Part of this analogue preference comes from their history of DJing together as childhood friends. The old-school British electronic music scene was a seminal influence on both Robson-Scott and Gibbon.

“I used to go to the record store every Thursday, just to get as many new records as we could for the weekend. You’d meet people and you’d see people you knew at the record store, then you’d talk to the guy at the guy working there who would save you a couple of tunes you’d like. It was a very good community vibe. Record stores were a massive part of the music community when we were growing up.

“We used to go get our own vinyls cut, ready for the weekend. Maybe we’d make a tune during the week and then get our record cut at the local cutting house. I mean, there’s only a couple now but there used to be loads and that was always a really fun feeling. You’d spend 20 quid to get one song pressed on a vinyl so you could play it on the record player.”

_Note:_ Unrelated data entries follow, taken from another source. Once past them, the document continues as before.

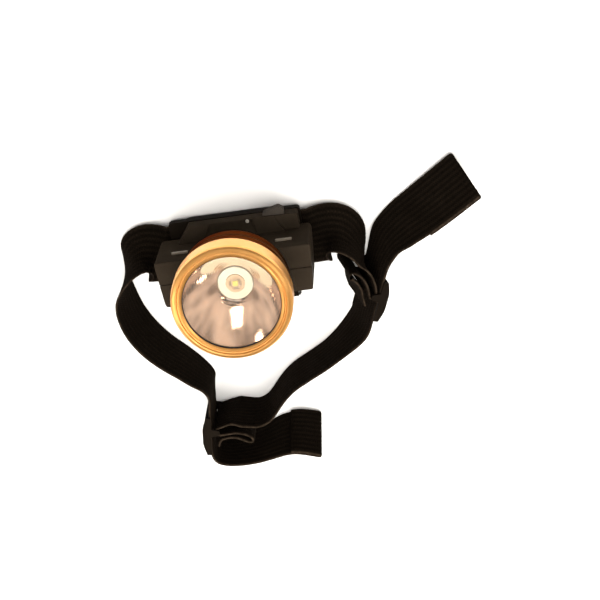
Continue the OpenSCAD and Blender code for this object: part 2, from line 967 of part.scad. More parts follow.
module reflector() {
    steps = 16;
    radii = [for (i = [0:steps]) mirror_hole_r + (mirror_rim_r - mirror_hole_r) * i / steps];
    color([0.85, 0.85, 0.86])
        rotate_extrude()
            polygon(concat(
                [for (r = radii) [r, mirror_z(r)]],
                [
                    [mirror_rim_r, seat_z + flange_t],
                    [barrel_r - 1.1, seat_z + flange_t],
                    [barrel_r - 1.1, seat_z + 0.1]
                ],
                [for (i = [steps:-1:0]) [radii[i] + mirror_t * 0.9, mirror_z(radii[i])]]
            ));
}

module led_board() {
    color([0.8, 0.8, 0.78])
        translate([0, 0, board_z])
            difference() {
                cylinder(r = 10, h = board_t);
                for (a = [0:60:300])
                    rotate([0, 0, a])
                        translate([10, 0, -1])
                            cylinder(r = 1.6, h = 4);
            }
}

module led_base() {
    color([0.95, 0.72, 0.5])
        translate([0, 0, led_z])
            cylinder(r = 4.75, h = 0.9);
}

module led_die() {
    color([0.95, 0.8, 0.2])
        translate([-1.3, -1.3, led_z + 0.9])
            cube([2.6, 2.6, 0.2]);
}

module led_dome() {
    color([0.95, 0.93, 0.85, 0.4])
        translate([0, 0, led_z + 0.9])
            rotate_extrude()
                polygon(concat(
                    [[2.1, 0], [3.2, 0]],
                    [for (a = [15:15:90]) [3.2 * cos(a), 2.2 * sin(a)]],
                    [[0, 0.3], [2.1, 0.3]]
                ));
}

module led_insulator() {
    color([0.95, 0.95, 0.93])
        translate([0, 0, led_z])
            difference() {
                cylinder(r = mirror_hole_r - 0.15, h = 0.6);
                translate([0, 0, -1])
                    cylinder(r = 4.85, h = 3);
            }
}

// Lead from the circuit board up through the neck to the lamp board
module lead(side) {
    r = 0.6;
    low = case_z + 23.8;
    high = board_z;
    route = smooth([
        [side * 5.6, 0, low],
        [side * 4.8, 0, low + 1.2],
        [side * 3.2, 0, low + 3],
        [side * 3, 0, high]
    ], 2);
    count = len(route);
    points = [
        for (i = [0:count - 1])
            let (d = unit(route[min(i + 1, count - 1)] - route[max(i - 1, 0)]), s = unit(cross([0, 1, 0], d)))
            for (k = [0:7])
                route[i] + r * (cos(45 * k) * s + sin(45 * k) * [0, 1, 0])
    ];
    faces = concat(
        [[for (k = [7:-1:0]) k]],
        [
            for (i = [0:count - 2], k = [0:7])
                let (a = 8 * i + k, b = 8 * i + (k + 1) % 8)
                each [[a, b, b + 8], [a, b + 8, a + 8]]
        ],
        [[for (k = [0:7]) 8 * (count - 1) + k]]
    );
    polyhedron(points, faces);
}

module lead_red() {
    color([0.7, 0.1, 0.08])
        lead(1);
}

module lead_black() {
    color(black)
        lead(-1);
}

foam_pad();
pad_carrier();
bracket();
hinge_pin();
hinge_clip();
carrier_screw(0);  // carrier_screw_1
carrier_screw(1);  // carrier_screw_2
carrier_screw(2);  // carrier_screw_3
carrier_screw(3);  // carrier_screw_4
strap_plate_run();
strap_left_run();
strap_right_run();
strap_rear_run();
tail_left();
tail_right();
hem_left();
hem_right();
slider_left();
slider_right();
sewn_end_left();
sewn_end_right();
case_upper();
case_lower();
case_screw(0);  // case_screw_1
case_screw(1);  // case_screw_2
case_screw(2);  // case_screw_3
case_screw(3);  // case_screw_4
switch_button();
switch_body();
charge_light();
charge_socket();
grip_bar_left();
grip_bar_right();
circuit_board();
battery_cell();
battery_contact();
battery_spring();
head_barrel();
head_nut();
head_washer();
bezel_ring();
lens();
lens_gasket();
reflector();
led_board();
led_base();
led_die();
led_dome();
led_insulator();
lead_red();
lead_black();
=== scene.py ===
import math

import bmesh
import bpy
from mathutils import Matrix, Vector


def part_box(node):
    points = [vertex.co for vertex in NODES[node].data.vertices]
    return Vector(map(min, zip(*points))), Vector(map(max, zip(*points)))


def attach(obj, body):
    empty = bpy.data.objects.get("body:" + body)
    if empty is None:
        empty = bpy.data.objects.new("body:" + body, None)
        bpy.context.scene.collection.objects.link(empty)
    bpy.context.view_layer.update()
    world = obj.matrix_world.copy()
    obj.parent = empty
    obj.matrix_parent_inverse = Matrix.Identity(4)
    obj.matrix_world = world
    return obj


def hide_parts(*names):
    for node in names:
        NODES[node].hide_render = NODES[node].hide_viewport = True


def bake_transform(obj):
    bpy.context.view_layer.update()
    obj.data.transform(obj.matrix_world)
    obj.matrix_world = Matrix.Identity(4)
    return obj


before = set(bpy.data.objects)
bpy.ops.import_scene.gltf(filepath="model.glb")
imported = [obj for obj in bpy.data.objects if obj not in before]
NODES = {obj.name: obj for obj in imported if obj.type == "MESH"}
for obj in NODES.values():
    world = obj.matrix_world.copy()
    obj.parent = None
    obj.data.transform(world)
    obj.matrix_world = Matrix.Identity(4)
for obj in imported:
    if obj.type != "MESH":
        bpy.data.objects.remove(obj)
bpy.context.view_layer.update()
scene = bpy.context.scene

# Routes and webbing are worked out in millimetres, materials in metres
MM = 0.001
UP = Vector((0, 0, 1))

# Webbing: size, number of broad lengthwise ribs, and how deep they are
STRAP_W, STRAP_T = 30.0, 1.4
RIBS, RIB_DEPTH = 10, 0.3
EDGE_ROUND = 0.9
# Weave, in metres: pitch of the fine ribs, of the weft bars across them, and of the strands
FINE_PITCH, BAR_PITCH, STRAND_PITCH = 0.00125, 0.0011, 0.00032
# The middle of the webbing in the weave's V coordinate, which stays above zero
V_MIDDLE = 0.05

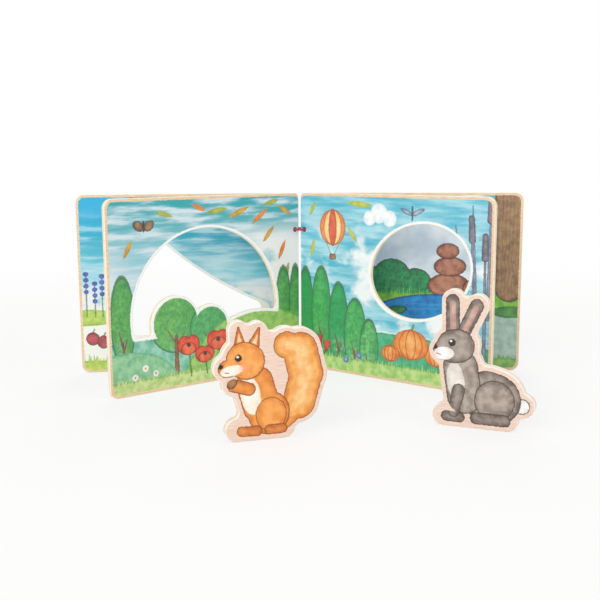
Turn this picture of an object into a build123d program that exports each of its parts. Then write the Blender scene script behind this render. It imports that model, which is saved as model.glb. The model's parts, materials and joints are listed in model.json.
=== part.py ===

With music moving towards a more global, internet-based connectivity, Robson-Scott sees the local genre-spawning communities that characterised the early British dance wave as a disappearing phenomenon. While likes to list both the pros and cons, he doubts British music will ever become too Americanised because of the internet.

“I think with British music it’s always going to stay British but America likes to take on their own idea – you know, like they did with EDM and dubstep. They took a European thing and gave it their own identity. I don’t know what’s going to happen next, but I don’t think it’s going to be an issue for British producers or the British scene because it’s so different to what we do that it doesn’t affect us. They adapt it and it turns into their own thing.”